▸ **JOB**: From the records below, copy out exactly the lines from the one containing "on_hook(right[0], 9.2, near)]" to the one containing "for node in", both included. Add nothing else.

▸ **ENTRIES SUPPLIED**:
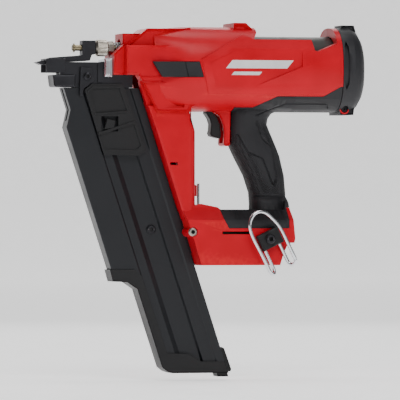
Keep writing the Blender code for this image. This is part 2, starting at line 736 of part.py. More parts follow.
def trigger():
    outline = [
        (-61.5, 56.5), (-62.4, 48.5), (-58.6, 43.0), (-56.8, 37.3), (-57.2, 31.0), (-58.1, 27.6),
        (-56.6, 24.6), (-47.8, 22.3), (-46.6, 23.5), (-46.4, 29.0), (-47.6, 36.5), (-50.5, 43.5),
        (-54.0, 48.0), (-54.0, 56.5)]
    made = soft_prism("trigger", outline, 7.0, 1.2, 1)
    cut(made, pin_tool("bore", TRIGGER_PIVOT, 2.2, (-20, 20)))
    pivot = (TRIGGER_PIVOT[0], 0, TRIGGER_PIVOT[1])
    dress(made, "black", pivot=pivot)
    dress(pin_tool("trigger_pin", TRIGGER_PIVOT, 1.9, (-11.0, 11.0)), "steel")
    dress(wire("trigger_spring", helix((-45.4, 0, 43.5), 2.6, 1.7, 4.5), 0.45, 4), "steel")


# ---------------------------------------------------------------- nose and contact arm

def nose():
    made = box("nosepiece", (NOSE_FRONT, NOSE_REAR), (-NOSE_HALF, NOSE_HALF), (88.2, 101.1))
    join(made, box("cheeks", (-203.5, -142.5), (-NOSE_HALF, NOSE_HALF), (MAG_TOP + GAP, 90.0)))
    join(made, box("bracket", (-180.0, -175.0), (-12.2, 12.2), (80.0, 101.1)))
    cut(made, box("channel", (-240, -120), (-4.5, 4.5), (90.0, 99.2)),
        box("nail_slot", (-240, -120), (-2.6, 2.6), (60, 91)),
        box("head_slot", (-151, -138), (-HEAD_HALF, HEAD_HALF), (60, 91)))
    dress(made, "dark_steel")
    cover = soft_prism("nose_cover", [
        (-228.0, 87.8), (-226.6, 76.6), (-225.2, 75.2), (-204.0, 75.2), (-204.0, 87.8)],
        13.0, 1.2, 1)
    cut(cover, box("nail_slot", (-222, -190), (-2.8, 2.8), (60, 95)))
    dress(cover, "steel")
    collar = soft_prism("front_collar", [
        (-173.4, 86.0), (-173.4, 103.9), (-171.9, 105.4), (-164.9, 105.4), (-164.9, 86.0)],
        14.0, 2.0, 1)
    cut(collar, box("opening", (-180, -160), (-11.4, 11.4), (80, 101.5)))
    dress(collar, "silver")
    lug = [(-198.7, 95.8), (-187.2, 94.7), (-184.0, 82.0), (-187.5, 79.8), (-195.6, 73.2),
           (-196.2, 66.0), (-200.0, 66.0)]
    dress(prism("magazine_lug", lug, -14.6, -11.35), "dark_steel")
    screw("lug_screw", (-191.6, -17.4, 86.2), 3.8, 2.5, "black")


def contact_arm():
    arm = prism("contact_foot", [
        (-237.0, 102.0), (-229.6, 105.7), (-197.0, 108.2), (-195.0, 109.2), (-195.0, 123.7),
        (-181.0, 123.7), (-181.0, 109.7), (-185.0, 108.7), (-187.0, 102.8), (-206.4, 101.6),
        (-234.0, 101.6)], -6.8, 6.8)
    wrap = box("wrap", (-235.0, -214.3), (-13.4, 13.4), (90.3, 104.6))
    cut(wrap, box("inside", (-240, -210), (-11.35, 11.35), (80, 101.55)))
    tip = prism("tip", [(-244.2, 100.8), (-239.0, 98.4), (-232.6, 98.2), (-232.6, 103.5),
                        (-239.5, 102.2)], -7.5, 7.5)
    join(arm, wrap, tip)
    cut(arm, turned("bore", [(-200, ROD_RADIUS + 0.4), (-170, ROD_RADIUS + 0.4)], (0, 0, ROD_Z)))
    dress(arm, "dark_steel")
    r = ROD_RADIUS
    dress(turned("contact_rod", [
        (-204.7, 2.4), (-204.0, r), (-203.2, r), (-203.2, 4.8), (-202.2, 4.8), (-202.2, r),
        (-131.0, r), (-130.0, 2.4)], (0, 0, ROD_Z), count=16), "brass")
    bore = r + 0.4
    dress(revolved("depth_wheel", [
        (-180.6, bore), (-180.6, 6.3), (-178.4, 8.7), (-168.4, 8.7), (-167.4, 7.9), (-167.4, 7.2),
        (-160.5, 7.2), (-160.5, bore)], (0, 0, ROD_Z), count=20), "nickel", pivot=(0, 0, ROD_Z))
    dress(wire("contact_spring", helix((-159.2, 0, ROD_Z), 5.6, 1.75, 4.2), 0.55, 4), "steel")


# ---------------------------------------------------------------- magazine

MAG_OUTLINE = [
    (-215.9, MAG_TOP), (-208.7, 51.6), (-212.9, 33.2), (-164.2, -118.5), (-143.6, -118.5),
    (-136.8, -124.6), (-109.2, -205.6), (-84.6, -206.5), (-70.6, -214.5), (-30.0, -214.5),
    (-100.0, MAG_TOP),
]
CAP_WINDOW = [
    (-260.0, -114.2), (-141.2, -114.2), (-132.8, -120.8), (-105.2, -201.8), (-83.0, -202.5),
    (-69.1, -210.5), (-20.0, -210.5), (-20.0, 0.0), (-260.0, 0.0),
]


def magazine():
    side = [(-202.4, -10.4), (-201.8, -11.0), (-173.1, -11.0), (-171.5, -9.6), (-162.4, -9.6),
            (-156.8, -6.4), (-136.4, -6.4), (-134.5, -9.4), (-121.5, -9.4), (-120.0, -11.0),
            (MAG_REAR, -11.0)]
    section = side + [(x, -y) for x, y in reversed(side)]
    made = leaning("magazine_body", section, -240, 90)
    keep(made, prism("outline", MAG_OUTLINE, -20, 20))
    cut(made, leaning("channel", rectangle(-198.2, -116.4, CHANNEL_HALF), -260, 100),
        leaning("heads", rectangle(-128.0, -116.4, HEAD_HALF), -260, 100),
        pin_tool("bolt_notch", FOOT_BOLT, 3.7, (-20, 20)),
        leaning("pusher_slot", [(-151.4, 0.0), (-144.6, 0.0), (-144.6, 15.0), (-151.4, 15.0)],
                -192, 67))
    dress(made, "anodised")
    cap = soft_prism("magazine_end_cap", [
        (-167.2, -114.4), (-163.8, -126.8), (-148.5, -127.5), (-137.6, -134.8), (-111.0, -216.5),
        (-105.8, -220.6), (-100.2, -222.6), (rear_plane(-222.6), -222.6),
        (rear_plane(-114.4), -114.4)], 12.5, 1.0, 1)
    join(cap, soft_prism("cap_toe", [
        (-52.0, -221.0), (-50.3, -226.6), (-38.9, -226.6), (-40.4, -221.0)], 9.0, 1.0, 1))
    pocket = keep(leaning("pocket", rectangle(-210.0, -100.0, 11.35), -240, 0),
                  prism("pocket_outline", inset(MAG_OUTLINE, -0.35), -20, 20))
    cut(cap, pocket, prism("window", CAP_WINDOW, -20, 20),
        box("loading_mouth", (-100, -57), (-2.7, 2.7), (-230, -205)),
        box("heads", (-61, -51), (-4.8, 4.8), (-230, -205)))
    dress(cap, "black")
    panel = prism("loading_panel", [
        (-194.3, 72.2), (-186.7, 78.4), (-153.6, 78.9), (-128.6, 9.6), (-136.5, 4.1),
        (-173.8, 4.8)], -14.0, -11.3)
    cut(panel, box("window", (-176.5, -158.5), (-20, 0), (29.5, 45.0)))
    dress(panel, "black")
    stop = prism("nail_stop", [(-173.5, 31.5), (-163.0, 33.0), (-161.5, 40.5), (-170.5, 42.5)],
                 -14.8, -11.3)
    dress(stop, "black", pivot=(NAIL_STOP_PIVOT[0], 0, NAIL_STOP_PIVOT[1]))
    screw("magazine_screw", (-121.7, -8.6, -72.6), 4.7, 1.9, "dark_steel")
    bracket = leaning("magazine_bracket", rectangle(-111.4, -103.0, 12.0), -97, -54)
    cut(bracket, pin_tool("bore", FOOT_BOLT, 3.7, (-20, 20)))
    dress(bracket, "black")
    latch = soft_prism("loading_latch", [
        (rear_plane(-199, 0.5), -199.0), (-45.4, -195.6), (-42.6, -197.0), (-34.8, -219.0),
        (-35.6, -221.4), (rear_plane(-221.4, 0.5), -221.4)], 6.0, 0.8, 1)
    dress(latch, "black", pivot=(LATCH_PIVOT[0], 0, LATCH_PIVOT[1]))
    pusher()


def pusher():
    made = leaning("pusher", rectangle(-172.0, -118.2, 2.1), -196, -168)
    neck = [(-150.8, 0.0), (-145.2, 0.0), (-145.2, 12.5), (-150.8, 12.5)]
    join(made, leaning("neck", neck, -189, -175))
    knob = [(-160.0, 11.5), (-139.0, 11.5), (-142.0, 19.0), (-157.0, 19.0)]
    join(made, leaning("knob", knob, -194, -170))
    roll = (-126.0 + LEAN * 182.0, -182.0)
    cut(made, pin_tool("roll_room", roll, 6.4, (-5, 5), 16))
    dress(made, "steel")
    dress(tube("pusher_spring", (-1.9, 1.9), 2.5, 6.0, (roll[0], 0, roll[1]), "Y", 16), "steel")


# ---------------------------------------------------------------- hook, bolt and key

def on_hook(across, down, y):
    """A point in the hook's own tilted plane."""
    c, s = math.cos(HOOK_TILT), math.sin(HOOK_TILT)
    return (HOOK_PIVOT[0] + across * c + down * s, y, HOOK_PIVOT[1] + across * s - down * c)


def hook():
    corners = [(-12.0, -8.5), (12.5, -8.5), (12.5, 8.8), (-12.0, 8.8)]
    outline = [(on_hook(a, d, 0)[0], on_hook(a, d, 0)[2]) for a, d in corners]
    bracket = soft_prism("hook_bracket", outline, 3.5, 1.0, 1)
    bracket.data.transform(Matrix.Translation(Vector((0, -43.0, 0)) * MM))
    cut(bracket, pin_tool("bore", HOOK_PIVOT, 3.2, (-50, -30)))
    pivot = (HOOK_PIVOT[0], -43.0, HOOK_PIVOT[1])
    dress(bracket, "black", pivot=pivot)
    near, far, ends = -43.0, -51.0, 29.0
    left, right = (-9.5, -16.2), (7.5, 14.0)

    def turn_back(inner, outer, steps=5):
        points = []
        for k in range(steps + 1):
            a = math.pi * k / steps
            share = (1 - math.cos(a)) / 2
            points.append(on_hook(inner + (outer - inner) * share, ends + 5.2 * math.sin(a),
                                  near + (far - near) * share))
        return points

    path = [on_hook(left[0], 9.2, near), on_hook(left[0], 20.0, near)]
    path += turn_back(*left)
    path += [on_hook(left[1], 5.0, far), on_hook(-17.2, -10.0, far), on_hook(-16.2, -19.0, far),
             on_hook(-13.0, -26.0, far), on_hook(-7.5, -30.4, far), on_hook(-1.5, -31.6, far),
             on_hook(4.0, -29.4, far), on_hook(8.0, -24.0, far), on_hook(12.4, -12.0, far),
             on_hook(13.8, -3.0, far), on_hook(14.0, 10.0, far)]
    path += list(reversed(turn_back(*right)))
    path += [on_hook(right[0], 20.0, near), on_hook(right[0], 9.2, near)]
    dress(wire("hook_wire", path, 1.85, 8), "chrome", pivot=pivot)
    made = turned("hook_screw", [
        (-50.0, 4.2), (-49.4, 4.9), (-46.9, 4.9), (-46.9, 2.9), (-34.0, 2.9)],
        (HOOK_PIVOT[0], 0, HOOK_PIVOT[1]), "Y", 16)
    cut(made, prism("socket", circle(2.3, 6, HOOK_PIVOT), -55, -47.6))
    dress(made, "dark_steel")


def foot_bolt():
    made = turned("foot_bolt", [
        (-39.4, 3.9), (-38.9, 4.5), (-35.6, 4.5), (-35.6, 3.3), (38.8, 3.3)],
        (FOOT_BOLT[0], 0, FOOT_BOLT[1]), "Y", 16)
    cut(made, prism("socket", circle(2.2, 6, FOOT_BOLT), -45, -37.2))
    dress(made, "brass")


def hex_key():
    dress(solid("hex_key", [
        [(-69.0 + a, b, z) for a, b in circle(1.45, 6)] for z in (-58.5, -24.8)]), "chrome")


def main():
    clear_scene()
    shells()
    grips()
    rear_cap()
    pads()
    shell_screws()
    drive_line()
    lifter()
    motor()
    electrics()
    trigger()
    nose()
    contact_arm()
    magazine()
    hook()
    foot_bolt()
    hex_key()


main()
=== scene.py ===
# %% [markdown]
# # A cordless framing nailer
#
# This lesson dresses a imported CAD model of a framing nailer: a red moulded shell, a soft
# rubber grip, a blackened steel nose, a dark extruded magazine and a chrome belt hook.
# The CAD pieces give every place and size, and nothing here moves them. A piece whose
# shape is right stays and gets a better finish. A piece that needs round edges, knurls
# or coils is made again in the same place and stands for the CAD one.

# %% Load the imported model
import json
import math

import bmesh
import bpy
from mathutils import Matrix, Vector


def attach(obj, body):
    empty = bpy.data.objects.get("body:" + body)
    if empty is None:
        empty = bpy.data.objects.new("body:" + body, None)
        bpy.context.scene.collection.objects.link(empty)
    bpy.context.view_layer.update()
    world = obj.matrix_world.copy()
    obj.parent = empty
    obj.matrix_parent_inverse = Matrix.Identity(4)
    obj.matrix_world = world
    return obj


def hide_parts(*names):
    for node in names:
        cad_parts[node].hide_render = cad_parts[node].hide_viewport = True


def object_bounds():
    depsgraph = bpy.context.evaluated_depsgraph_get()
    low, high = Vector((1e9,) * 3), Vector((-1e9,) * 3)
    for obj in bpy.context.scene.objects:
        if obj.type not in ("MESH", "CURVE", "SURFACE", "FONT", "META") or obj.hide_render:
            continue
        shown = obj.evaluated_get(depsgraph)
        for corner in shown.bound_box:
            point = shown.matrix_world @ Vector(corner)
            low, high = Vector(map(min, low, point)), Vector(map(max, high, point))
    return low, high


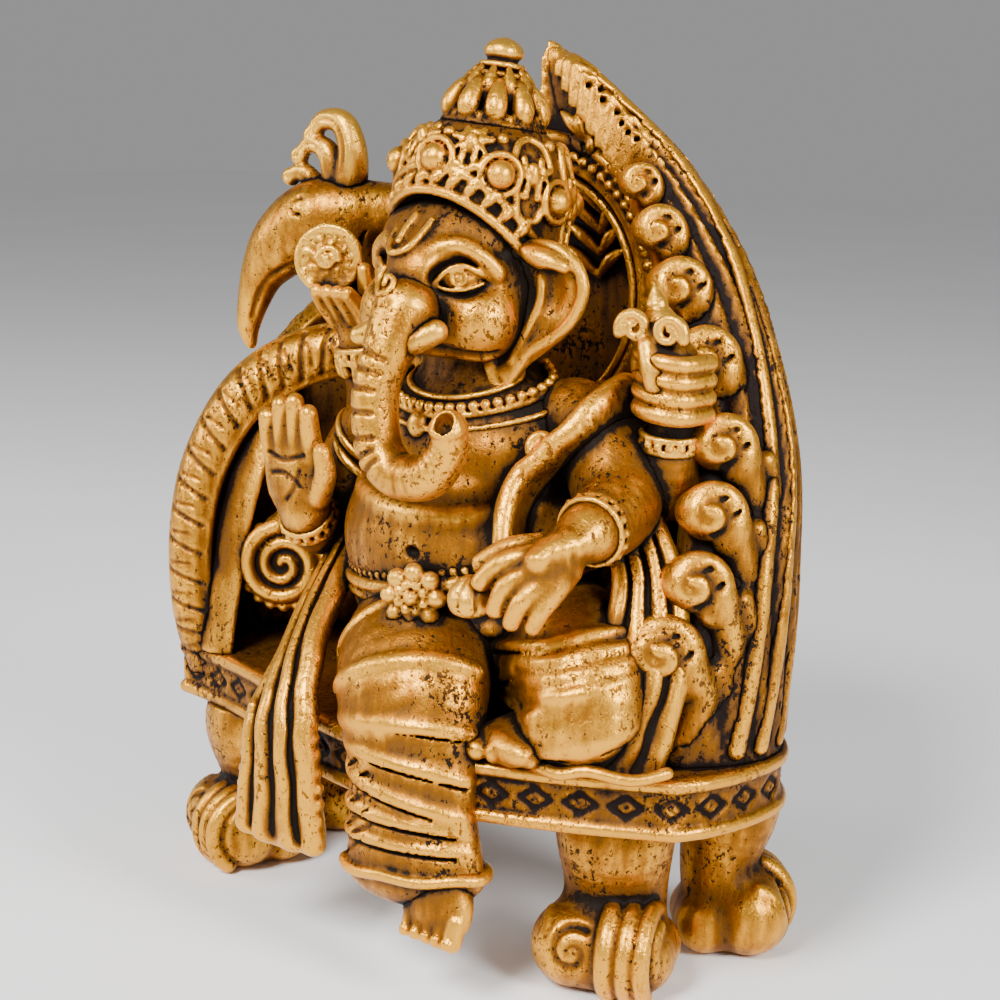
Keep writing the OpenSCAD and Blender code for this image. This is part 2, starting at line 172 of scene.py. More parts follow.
def beads(points, radius, pitch):
    """Row of balls along a curve, pitch apart."""
    p = spline(points, 12)[:, :3]
    gap = np.linalg.norm(np.diff(p, axis=0), axis=1)
    run = np.concatenate([[0], np.cumsum(gap)])
    count = max(2, int(run[-1] / pitch))
    shapes = []
    for s in np.linspace(0, run[-1], count + 1):
        shapes += ball([float(np.interp(s, run, p[:, k])) for k in range(3)], radius)
    return shapes


def disc(centre, radius, half, axis):
    """Short round plate with softened rims, facing along axis."""
    c, n, soft = vec(*centre), unit(axis), 0.6

    def fn(x, y, z):
        px, py, pz = x - c[0], y - c[1], z - c[2]
        h = px * n[0] + py * n[1] + pz * n[2]
        r = np.sqrt(np.maximum(px * px + py * py + pz * pz - h * h, 0))
        dr, dh = r - radius + soft, np.abs(h) - half + soft
        return np.minimum(np.maximum(dr, dh), 0) + np.hypot(np.maximum(dr, 0), np.maximum(dh, 0)) - soft

    reach = radius + half
    return [Shape(c - reach, c + reach, fn)]


def ring(centre, radius, rope_radius, axis):
    """Torus round an axis."""
    c, n = vec(*centre), unit(axis)

    def fn(x, y, z):
        px, py, pz = x - c[0], y - c[1], z - c[2]
        h = px * n[0] + py * n[1] + pz * n[2]
        r = np.sqrt(np.maximum(px * px + py * py + pz * pz - h * h, 0))
        return np.hypot(r - radius, h) - rope_radius

    reach = radius + rope_radius
    return [Shape(c - reach, c + reach, fn)]


def curl_path(centre, size, turns, start, right, upward, hand=1, rope_radius=1.0, tail=0.22, count=22):
    """Rows along a flat spiral from its rim to near its centre, in the plane of right and upward."""
    c, u, v = vec(*centre), unit(right), unit(upward)
    rows = []
    for k in range(count + 1):
        f = k / count
        a = math.radians(start + hand * 360 * turns * f)
        r = size * (1 - f) + size * tail * f
        rows.append([*(c + u * r * math.cos(a) + v * r * math.sin(a)), rope_radius * (1 - 0.45 * f)])
    return rows


def around(rows, f, start, stop, up=(0, 1, 0), lift=0.0, slant=0.0, count=10):
    """Points part of the way round a limb, at fraction f of its length. -90 degrees is its front."""
    p = spline(rows, 8)
    i = min(int(f * (len(p) - 1)), len(p) - 2)
    c = p[i] + (p[i + 1] - p[i]) * (f * (len(p) - 1) - i)
    along = unit(p[i + 1, :3] - p[i, :3])
    wide = unit(np.cross(along, up))
    thick = np.cross(wide, along)
    rw, rt = c[3] + lift, c[-1] + lift
    out = []
    for k in range(count + 1):
        t = k / count
        a = math.radians(start + (stop - start) * t)
        out.append(c[:3] + wide * rw * math.cos(a) + thick * rt * math.sin(a) + along * slant * (t - 0.5))
    return out


def turned(profile, base, lean=(0, 0, 0)):
    """Solid turned about its own upright axis; profile is rows of height, radius."""
    b, m = vec(*base), turn(lean)
    p = spline(profile, 6)
    top, wide = float(p[:, 0].max()), float(p[:, 1].max())

    def fn(x, y, z):
        px, py, pz = x - b[0], y - b[1], z - b[2]
        q = [m[0, k] * px + m[1, k] * py + m[2, k] * pz for k in range(3)]
        r = np.hypot(q[0], q[1]) - np.interp(q[2], p[:, 0], p[:, 1])
        return np.maximum(0.8 * r, np.maximum(p[0, 0] - q[2], q[2] - top))

    reach = np.abs(m) @ vec(wide, wide, 0)
    ends = np.array([b + m @ vec(0, 0, p[0, 0]), b + m @ vec(0, 0, top)])
    return [Shape(ends.min(0) - reach, ends.max(0) + reach, fn)]


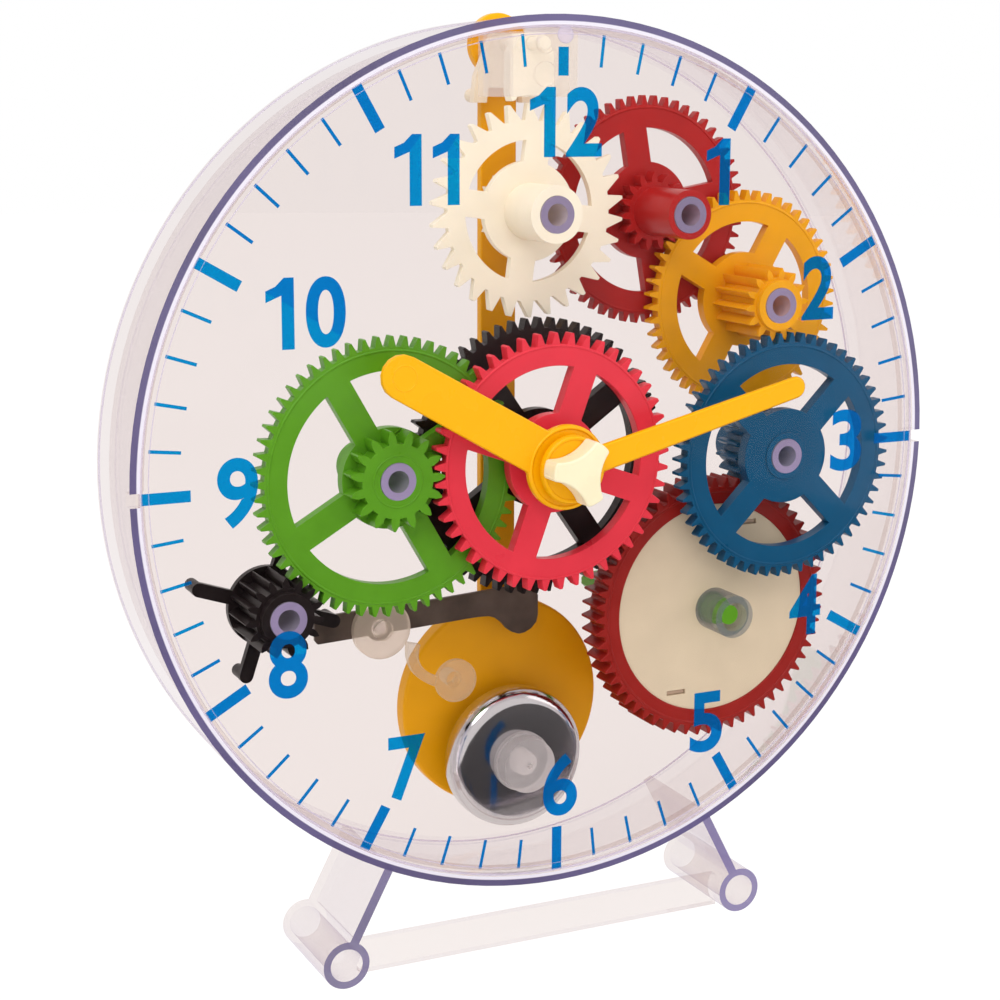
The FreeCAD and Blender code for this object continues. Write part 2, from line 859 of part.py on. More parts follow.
def make_yellow_wheel(blue_phase):
    """Yellow third wheel low in the case with a long pinion up to its collar."""
    pinion_phase = meshed_phase(
        blue_centre, blue_phase, count_of("blue_teeth"), yellow_centre, count_of("yellow_pinion_teeth")
    )
    wheel_phase = bearing_to(yellow_centre, red_centre)
    blank = toothed(
        "YellowTeeth",
        "yellow_teeth",
        yellow_red_module,
        -pinion_shift,
        wheel_phase,
        "yellow_level",
        "yellow_face",
    )
    inner = tip_radius("yellow_teeth", yellow_red_module, -pinion_shift) - rim_width
    wheel = spoked("Yellow", blank, inner, "yellow_level", "yellow_face", number_of("yellow_spoke"))
    foot = "yellow_level + yellow_face"
    pinion = toothed(
        "YellowPinion", "yellow_pinion_teeth", blue_yellow_module, pinion_shift, pinion_phase,
        foot, f"yellow_pinion_top - ( {foot} )", 2,
    )
    hub = disc(
        "YellowHub", named("hub_radius + collar_extra"), named("hub_foot"), named("hub_top - hub_foot")
    )
    seat(
        bored("YellowWheel", fuse("YellowBody", wheel, pinion, hub), POST_FIT),
        "yellow_wheel",
        yellow_centre,
    )
    return wheel_phase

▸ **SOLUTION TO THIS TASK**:
    path += [on_hook(right[0], 20.0, near), on_hook(right[0], 9.2, near)]
    dress(wire("hook_wire", path, 1.85, 8), "chrome", pivot=pivot)
    made = turned("hook_screw", [
        (-50.0, 4.2), (-49.4, 4.9), (-46.9, 4.9), (-46.9, 2.9), (-34.0, 2.9)],
        (HOOK_PIVOT[0], 0, HOOK_PIVOT[1]), "Y", 16)
    cut(made, prism("socket", circle(2.3, 6, HOOK_PIVOT), -55, -47.6))
    dress(made, "dark_steel")


def foot_bolt():
    made = turned("foot_bolt", [
        (-39.4, 3.9), (-38.9, 4.5), (-35.6, 4.5), (-35.6, 3.3), (38.8, 3.3)],
        (FOOT_BOLT[0], 0, FOOT_BOLT[1]), "Y", 16)
    cut(made, prism("socket", circle(2.2, 6, FOOT_BOLT), -45, -37.2))
    dress(made, "brass")


def hex_key():
    dress(solid("hex_key", [
        [(-69.0 + a, b, z) for a, b in circle(1.45, 6)] for z in (-58.5, -24.8)]), "chrome")


def main():
    clear_scene()
    shells()
    grips()
    rear_cap()
    pads()
    shell_screws()
    drive_line()
    lifter()
    motor()
    electrics()
    trigger()
    nose()
    contact_arm()
    magazine()
    hook()
    foot_bolt()
    hex_key()


main()
=== scene.py ===
# %% [markdown]
# # A cordless framing nailer
#
# This lesson dresses a imported CAD model of a framing nailer: a red moulded shell, a soft
# rubber grip, a blackened steel nose, a dark extruded magazine and a chrome belt hook.
# The CAD pieces give every place and size, and nothing here moves them. A piece whose
# shape is right stays and gets a better finish. A piece that needs round edges, knurls
# or coils is made again in the same place and stands for the CAD one.

# %% Load the imported model
import json
import math

import bmesh
import bpy
from mathutils import Matrix, Vector


def attach(obj, body):
    empty = bpy.data.objects.get("body:" + body)
    if empty is None:
        empty = bpy.data.objects.new("body:" + body, None)
        bpy.context.scene.collection.objects.link(empty)
    bpy.context.view_layer.update()
    world = obj.matrix_world.copy()
    obj.parent = empty
    obj.matrix_parent_inverse = Matrix.Identity(4)
    obj.matrix_world = world
    return obj


def hide_parts(*names):
    for node in names:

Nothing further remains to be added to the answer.